There is a word that runs back and forth and all aroud in my mind and it tries to taunt me and break me down:
I strive to break down the walls that keep people like me silent. I strive to break past the barriers that want to label me as nothing more than the thing I struggle with. I fight for honesty and transpaprency even when it is hard to admit and may well cost me everything I have worked for. That word stares at me and it is all I can do to want to ignore it. But if I did, I wouldn’t be honest with myself or anyone else
For the past 6 months my life started taking a turn for the worst and before I even realized it I was spiraling out of control. Right before my eyes I watched as recovery vanished into red lines on my wrists and legs.
I have struggled to come to terms with this. I have ran over the last few months in my mind thinking how could I not see the signs. Why didn’t I slow down and just take care of my self? I have struggled to forgive myself.
That word stares back at me and wants to break me. It wants me to believe that it has all been for nothing because I am right back where I started. That word wants me to believe that I am nothing but disapointment to myself and others. That word wants me to believe that now my story means nothing because there is no longer a story to tell. Nothing to speak of hope and healing and faith in a time like this.
BUT ALL THOSE THINGS ARE WRONG.
This SETBACK in my life is only a STEP BACK because I know without a shadow of a doubt that I am NOT that person I was 3 years ago.
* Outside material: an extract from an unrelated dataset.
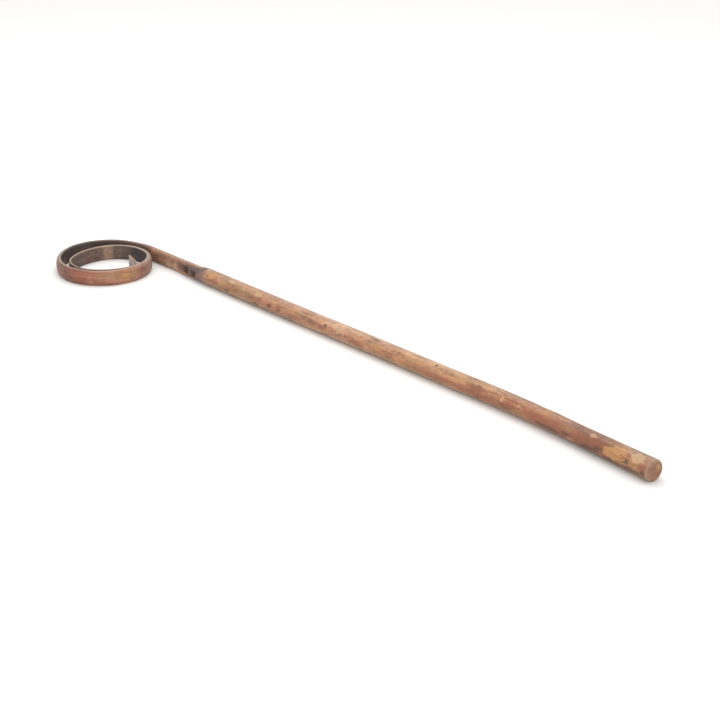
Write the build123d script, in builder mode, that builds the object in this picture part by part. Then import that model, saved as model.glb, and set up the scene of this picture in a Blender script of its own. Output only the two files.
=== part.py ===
"""A boat hook made of wood: a long round pole with a coiled bentwood crook riveted to its head.

Millimetres. The hook lies on its side on a flat surface: +Z is up, +X runs along the pole towards the
butt, and the origin is on that surface, under the middle of the whole hook.
"""
from build123d import *
import os
from math import cos, pi, radians, sin

os.makedirs("parts", exist_ok=True)

# ---- driving dimensions -------------------------------------------------------------------------

# The pole. Distances along it are counted from its shoulder, where the whittled head begins.
pole_girths = [
    (0, 16.0),
    (280, 15.6),
    (560, 15.6),
    (726, 15.8),
    (776, 15.8),
    (826, 15.7),
    (876, 15.7),
    (926, 15.8),
    (970, 15.9),
    (1045, 17.0),
    (1123, 18.1),
]
pole_length = pole_girths[-1][0]
head_radius = pole_girths[0][1]
butt_radius = pole_girths[-1][1]
butt_rounding = 3.5

# The pole is straight, then sweeps gently to one side, and is straight again up to its butt.
sweep_start = 726
sweep_length = 200
sweep_angle = 4.6

# The head of the pole is cut away on one side to a tongue, and the crook is lapped into the cut.
shoulder_length = 18
tongue_length = 86
tongue_tip_height = 20
tongue_tip_thickness = 1.6

# The crook is one strip of bentwood, flat inside and round-backed outside, like a rod that was split.
# Its thickness is given after so many degrees of coiling.
strip_height = 30
strip_thickness = [
    (0, 12.0),
    (60, 12.0),
    (120, 11.0),
    (360, 12.5),
    (450, 9.0),
    (500, 5.5),
    (640, 5.0),
    (703, 3.6),
]
strip_outer_side = 6
coil_start = -179
tip_straight = 48

# Bends of the strip's outer face, one after another: radius, and degrees turned.
coil_bends = [
    (173, 26),
    (95, 90),
    (107, 43),
    (97, 114),
    (87, 48),
    (76, 120),
    (104, 43),
    (62, 93),
    (101, 51),
    (19, 75),
]
face_step = 12

# The back is worked rounder on the first turn, which is thick, than on the second.
first_turn_bends = 5
back_rounding = {"first": 7, "second": 2}
inner_edge_rounding = 0.7

# Two iron rivets go through the lap, each with a round head and a square rove.
rivet_stations = {"front": -62, "rear": -36}
rivet_seats = {"front": 1.6, "rear": 4.6}
shank_radius = 2.4
hole_radius = 2.45
head_width = 12
head_rise = 2.4
rove_side = 12
rove_thickness = 2
clench_radius = 3.6
clench_rise = 1.5
dome_share = 0.8
rove_seat_radius = 9
rove_corner = 1.2
rove_chamfer = 0.5

# Two wooden pegs, driven from inside the eye, pin the turns where they touch.
peg_turns = {"front": 572, "side": 610}
peg_radius = 2.5
peg_clearance = 0.03
peg_depth = 10.5
peg_chamfer = 0.4

# ---- plan of the crook --------------------------------------------------------------------------


def thickness_after(turned):
    """Thickness of the strip after so many degrees of coiling."""
    for (turn_a, thick_a), (turn_b, thick_b) in zip(strip_thickness, strip_thickness[1:]):
        if turned <= turn_b:
            return thick_a + (thick_b - thick_a) * (turned - turn_a) / (turn_b - turn_a)
    return strip_thickness[-1][1]


def outer_face_at(turned):
    """Point on the outer face of the coil, and the heading there, after so many degrees of coiling."""
    point = Vector(coil_start, strip_outer_side)
    heading = 180.0
    for radius, angle in coil_bends:
        step = min(angle, turned)
        inwards = Vector(0, 1).rotate(Axis.Z, heading)
        point = point + inwards * radius - inwards.rotate(Axis.Z, step) * radius
        heading += step
        turned -= step
        if turned <= 0:
            break
    return point, heading


def inner_face_at(turned):
    """Point on the inner face of the coil after so many degrees of coiling."""
    point, heading = outer_face_at(turned)
    return point + Vector(0, 1).rotate(Axis.Z, heading) * thickness_after(turned)


def along_inner_face(turned):
    """Direction of the inner face of the coil after so many degrees of coiling."""
    return (inner_face_at(turned + 0.5) - inner_face_at(turned - 0.5)).normalized()


coil_turn = sum(angle for radius, angle in coil_bends)
split_turn = sum(angle for radius, angle in coil_bends[:first_turn_bends])
tip_outer, tip_heading = outer_face_at(coil_turn)
tip_along = Vector(1, 0).rotate(Axis.Z, tip_heading)
tip_run = tip_along * tip_straight
tip_inner = inner_face_at(coil_turn)
tail_thickness = strip_thickness[0][1]
strip_inner_side = strip_outer_side - tail_thickness


def inner_face_points(from_turn, to_turn):
    """Points on the inner face, evenly spaced by degrees of coiling."""
    count = round((to_turn - from_turn) / face_step)
    return [inner_face_at(from_turn + (to_turn - from_turn) * i / count) for i in range(count + 1)]


with BuildSketch() as first_turn:
    inner_points = inner_face_points(0, split_turn)
    with BuildLine():
        outer = Line((-shoulder_length, strip_outer_side), (coil_start, strip_outer_side))
        for radius, angle in coil_bends[:first_turn_bends]:
            outer = JernArc(outer @ 1, outer % 1, radius, angle)
        Line(outer @ 1, inner_points[-1])
        Spline(*inner_points, tangents=[(-1, 0), along_inner_face(split_turn)], tangent_scalars=[1, 1])
        Line((coil_start, strip_inner_side), (-shoulder_length, strip_inner_side))
        Line((-shoulder_length, strip_inner_side), (-shoulder_length, strip_outer_side))
    make_face()

with BuildSketch() as second_turn:
    inner_points = inner_face_points(split_turn, coil_turn)
    start, heading = outer_face_at(split_turn)
    with BuildLine():
        end, tangent = start, Vector(1, 0).rotate(Axis.Z, heading)
        for radius, angle in coil_bends[first_turn_bends:]:
            outer = JernArc(end, tangent, radius, angle)
            end, tangent = outer @ 1, outer % 1
        Line(end, end + tip_run)
        Line(tip_outer + tip_run, tip_inner + tip_run)
        Line(tip_inner + tip_run, tip_inner)
        Spline(*inner_points, tangents=[along_inner_face(split_turn), tip_along], tangent_scalars=[1, 1])
        Line(inner_points[0], start)
    make_face()

# ---- the frame: shift the pole's shoulder so that the origin is under the middle of the box -----

with BuildLine() as pole_route:
    straight = Line((0, 0), (sweep_start, 0))
    sweep = JernArc(straight @ 1, straight % 1, 180 * sweep_length / (pi * sweep_angle), -sweep_angle)
    Line(sweep @ 1, sweep @ 1 + (sweep % 1) * (pole_length - sweep_start - sweep_length))
pole_axis = pole_route.wire()
butt_centre = pole_axis @ 1
butt_reach = butt_centre.X + (butt_radius - butt_rounding) * sin(radians(sweep_angle))

plan_box = first_turn.sketch.bounding_box()
shoulder_x = -(plan_box.min.X + butt_reach) / 2
shoulder_y = -(plan_box.min.Y + head_radius) / 2
shoulder = Plane((shoulder_x, shoulder_y, 0))


def pole_section(distance):
    """Plane across the pole at a distance from the shoulder, with its x axis pointing up."""
    on_route = pole_axis.position_at(distance, PositionMode.LENGTH)
    along = pole_axis.tangent_at(distance, PositionMode.LENGTH)
    height = head_radius + (butt_radius - head_radius) * distance / pole_length
    return Plane((shoulder_x + on_route.X, shoulder_y + on_route.Y, height), x_dir=(0, 0, 1), z_dir=along)


# ---- pole ---------------------------------------------------------------------------------------

tongue_side = -strip_inner_side + tongue_tip_thickness
tongue_tip = Plane((shoulder_x - tongue_length, shoulder_y, strip_height / 2), x_dir=(0, 0, 1), z_dir=(1, 0, 0))
clear_of_pole = 2 * head_radius

with BuildPart() as pole:
    # the shaft, round all along
    for distance, radius in pole_girths:
        with BuildSketch(pole_section(distance)):
            Circle(radius)
    loft(ruled=True)
    fillet(pole.faces().sort_by(Axis.X)[-1].edges(), butt_rounding)
    # the tongue, whittled down towards the coil
    with BuildSketch(pole_section(0)):
        Circle(head_radius)
    with BuildSketch(tongue_tip):
        Ellipse(tongue_tip_height / 2, tongue_side)
    loft()
    # the lap and its sloping shoulder, cut from above
    with BuildSketch(shoulder):
        with BuildLine():
            Polyline(
                (0, head_radius),
                (-shoulder_length, strip_outer_side),
                (-shoulder_length, strip_inner_side),
                (-tongue_length - 1, strip_inner_side),
                (-tongue_length - 1, clear_of_pole),
                (0, clear_of_pole),
                close=True,
            )
        make_face()
    extrude(amount=clear_of_pole + 1, mode=Mode.SUBTRACT)
    # the slope on top of the shoulder, cut from the side
    with BuildSketch(Plane((shoulder_x, shoulder_y, 0), x_dir=(1, 0, 0), z_dir=(0, -1, 0))):
        with BuildLine():
            Polyline(
                (0, 2 * head_radius),
                (-shoulder_length, strip_height),
                (-tongue_length - 1, strip_height),
                (-tongue_length - 1, 2 * clear_of_pole),
                (0, 2 * clear_of_pole),
                close=True,
            )
        make_face()
    extrude(amount=clear_of_pole, both=True, mode=Mode.SUBTRACT)
    # rivet holes, each with a flat seat for its rove
    for end, station in rivet_stations.items():
        seat_y = shoulder_y + strip_inner_side - rivet_seats[end]
        seat = Plane((shoulder_x + station, seat_y, strip_height / 2), x_dir=(1, 0, 0), z_dir=(0, -1, 0))
        with BuildSketch(seat):
            Circle(rove_seat_radius)
        extrude(amount=clear_of_pole, mode=Mode.SUBTRACT)
        with BuildSketch(seat):
            Circle(hole_radius)
        extrude(amount=-clear_of_pole, mode=Mode.SUBTRACT)
pole.part.label = "pole"
export_step(pole.part, "parts/pole.step")

# ---- crook --------------------------------------------------------------------------------------


def peg_seat(turned):
    """Plane at a peg's inner end, flush with the inner face of the coil, its z axis pointing outwards."""
    on_face = inner_face_at(turned)
    point, heading = outer_face_at(turned)
    outwards = Vector(0, -1).rotate(Axis.Z, heading)
    return Plane((shoulder_x + on_face.X, shoulder_y + on_face.Y, strip_height / 2), z_dir=outwards)


def is_on_a_rim(edge):
    """Whether an edge lies in the top or the underside of the strip."""
    return abs(edge.center().Z - strip_height / 2) > strip_height / 2 - 0.1


def turn_of_strip(plan, rounding):
    """One turn of the strip, with its back and its inner edges rounded."""
    with BuildPart() as turn:
        with BuildSketch(shoulder):
            add(plan.sketch)
        extrude(amount=strip_height)
        fillet(turn.edges().filter_by(is_on_a_rim).filter_by(GeomType.CIRCLE), rounding)
        inner_edges = turn.edges().filter_by(is_on_a_rim).filter_by(GeomType.BSPLINE)
        fillet(inner_edges.sort_by(Edge.length)[-2:], inner_edge_rounding)
    return turn.part


with BuildPart() as crook:
    add(turn_of_strip(first_turn, back_rounding["first"]))
    add(turn_of_strip(second_turn, back_rounding["second"]))
    for end, station in rivet_stations.items():
        with BuildSketch(Plane((shoulder_x + station, shoulder_y, strip_height / 2), z_dir=(0, -1, 0))):
            Circle(hole_radius)
        extrude(amount=clear_of_pole, both=True, mode=Mode.SUBTRACT)
    for end, turned in peg_turns.items():
        with BuildSketch(peg_seat(turned).offset(-1)):
            Circle(peg_radius)
        extrude(amount=peg_depth + 1, mode=Mode.SUBTRACT)
crook.part.label = "crook"
export_step(crook.part, "parts/crook.step")

# ---- rivets and roves through the lap -----------------------------------------------------------

for end, station in rivet_stations.items():
    centre = (shoulder_x + station, shoulder_y, strip_height / 2)
    head_seat = Plane(centre, x_dir=(1, 0, 0), z_dir=(0, 1, 0)).offset(strip_outer_side)
    rove_seat = Plane(centre, x_dir=(1, 0, 0), z_dir=(0, -1, 0)).offset(-strip_inner_side + rivet_seats[end])

    with BuildPart() as rivet:
        with BuildSketch(head_seat):
            Circle(head_width / 2)
        extrude(amount=head_rise)
        fillet(rivet.edges().sort_by(Axis.Y)[-1], dome_share * head_rise)
        with BuildSketch(rove_seat.offset(rove_thickness)):
            Circle(clench_radius)
        extrude(amount=clench_rise)
        fillet(rivet.edges().sort_by(Axis.Y)[0], dome_share * clench_rise)
        with BuildSketch(head_seat):
            Circle(shank_radius)
        extrude(amount=-(tail_thickness + rivet_seats[end] + rove_thickness))
    rivet.part.label = "rivet_" + end
    export_step(rivet.part, "parts/rivet_" + end + ".step")

    with BuildPart() as rove:
        with BuildSketch(rove_seat):
            RectangleRounded(rove_side, rove_side, rove_corner)
            Circle(hole_radius, mode=Mode.SUBTRACT)
        extrude(amount=rove_thickness)
        chamfer(rove.faces().sort_by(Axis.Y)[0].outer_wire().edges(), rove_chamfer)
    rove.part.label = "rove_" + end
    export_step(rove.part, "parts/rove_" + end + ".step")

# ---- pegs through the touching turns ------------------------------------------------------------

for end, turned in peg_turns.items():
    seat = peg_seat(turned)
    with BuildPart() as peg:
        with BuildSketch(seat):
            Circle(peg_radius - peg_clearance)
        extrude(amount=peg_depth)
        driven_end = peg.edges().filter_by(GeomType.CIRCLE).sort_by(Axis(seat.origin, seat.z_dir))[-1]
        chamfer(driven_end, peg_chamfer)
    peg.part.label = "peg_" + end
    export_step(peg.part, "parts/peg_" + end + ".step")

# ---- what a reader of the record needs ----------------------------------------------------------

flat_radius = butt_radius - butt_rounding
eye_centre = (inner_face_at(540) + inner_face_at(360)) * 0.5
print("crook valid", crook.part.is_valid, "solids", len(crook.part.solids()), "pole valid", pole.part.is_valid)
print("shoulder", shoulder_x, shoulder_y)
print("butt face centre", shoulder_x + butt_centre.X, shoulder_y + butt_centre.Y, butt_radius)
print("butt normal", cos(radians(sweep_angle)), -sin(radians(sweep_angle)), "flat radius", flat_radius)
print("middle of the eye", shoulder_x + eye_centre.X, shoulder_y + eye_centre.Y)
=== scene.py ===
# %% [markdown]
# # A wooden boat hook
#
# The real thing is two sticks and a little iron. The pole is a round hardwood shaft, thicker at the
# butt. The crook is a strip of split wood that was steamed and wound about two turns into a flat, closed
# eye. The pole's head is cut to a tongue, the crook's tail lies in the cut, and two forged rivets clench
# them together over square roves.
#
# This lesson loads the measured frame, builds the pole and the crook again with a hand-worked surface,
# gives each one a finish that follows its grain, and sets up a plain studio.

import random
from math import atan2, cos, degrees, exp, hypot, pi, radians, sin

import bmesh
import bpy
from mathutils import Matrix, Vector, noise


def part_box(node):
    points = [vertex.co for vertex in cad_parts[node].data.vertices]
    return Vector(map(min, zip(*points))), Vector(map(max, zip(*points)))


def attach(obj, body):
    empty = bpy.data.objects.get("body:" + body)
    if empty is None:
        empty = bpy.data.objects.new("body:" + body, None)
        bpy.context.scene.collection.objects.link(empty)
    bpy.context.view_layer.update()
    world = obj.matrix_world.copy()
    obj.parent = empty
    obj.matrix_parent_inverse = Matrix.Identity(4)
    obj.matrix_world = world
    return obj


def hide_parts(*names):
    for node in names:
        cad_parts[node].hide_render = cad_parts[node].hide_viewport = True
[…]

I will not be the broken person who cannot move past this. I will not be the person who lets an addiction take hold and rob me of the things I desire most in this life. I will not crawl back into the dark place I once was.
I am strong. I will fight this. I will move forward. I will pursue my dreams and watch them come true. I will continue writing this story because it is not over. Not until I say so.
I am human.
I made mistakes.
They will not define me.
I will not let them.
March is Self Injury awareness Month. So i use this time, to stop hiding behind the smiles, roll up my sleeves and really talk about the things that matter.
I am more than just lines on my wrist. I am a warrior. I am still here and that means I still have the chance to make each day better than the last.